La unión de ambos podría haber sido motivo de jolgorio, pero las disputas entre Mao y Gotao casi les llevó al desastre. El primero era partidario de establecer una base en las cercanías del Río Amarillo, mientras que el segundo prefería acercarse lo más posible a la Unión Soviética. Al final, en una decisión tan salomónica como extraña, el contingente se dividió en dos columnas con órdenes de dirigirse al norte. No se puede decir que fueran enemigas, pues mantuvieron contacto de forma regular por telégrafo, pero es cierto que aquello dividió todavía más a los líderes. En septiembre de ese mismo año, ni el comunismo pudo unir a ambos líderes y cada uno tomó un destino diferente. El camino que siguió el futuro dictador fue continuado, eso sí, por el mismo Gotao después de que su columna sufriera los ataques de los aliados del Kuomingtan.

Tras un sin fin de divergencias, penurias y ataques enemigos, los restos de la Larga Marcha de Mao consiguieron atravesar los montes Luipan y llegar hasta las llanuras del Río Amarillo.
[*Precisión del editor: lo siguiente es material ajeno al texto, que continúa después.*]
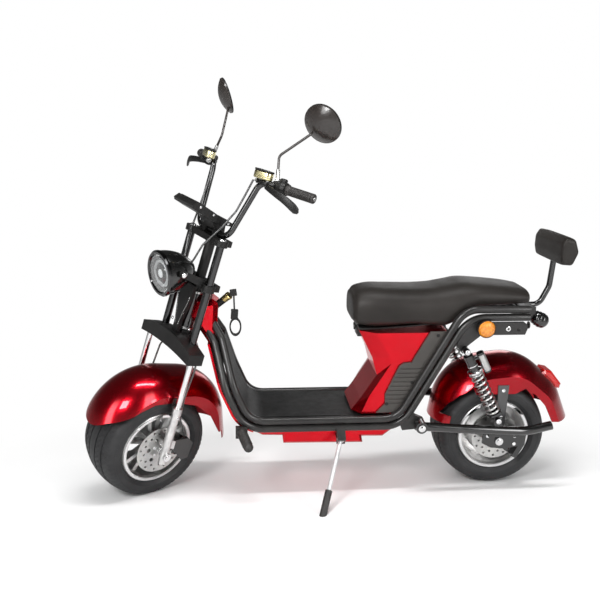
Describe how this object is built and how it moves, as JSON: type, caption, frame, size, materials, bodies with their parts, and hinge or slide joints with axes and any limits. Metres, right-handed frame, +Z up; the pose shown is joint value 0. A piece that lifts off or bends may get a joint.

Desde allí alcanzaron su destino: Shensei. Apenas quedaban, en palabras de Prades, 7.000 supervivientes a los que se sumarán, poco después, los del Cuarto Ejército de Línea. A sus espaldas habían dejado 378 jornadas de caminata, 12.5000 kilómetros recorridos, 18 cadenas montañosas atravesadas y 24 corrientes de agua superadas. Allí, Hsü Hai-Tung, al frente del XVº Cuerpo del Ejército Rojo, salió a recibir a los supervivientes con un reducido grupo de jinetes. «¿Eres el camarada Hai-Tung?», preguntó el futuro dictador. Cuando escuchó un escueto «sí», Mao se limitó a decir lo siguiente: «Os agradecemos que os hayáis tomado la molestia de salir a esperarnos». Años después, Mao supo aprovechar aquella marcha, una extensa caminata, para ascender hasta la presidencia de la República Popular China.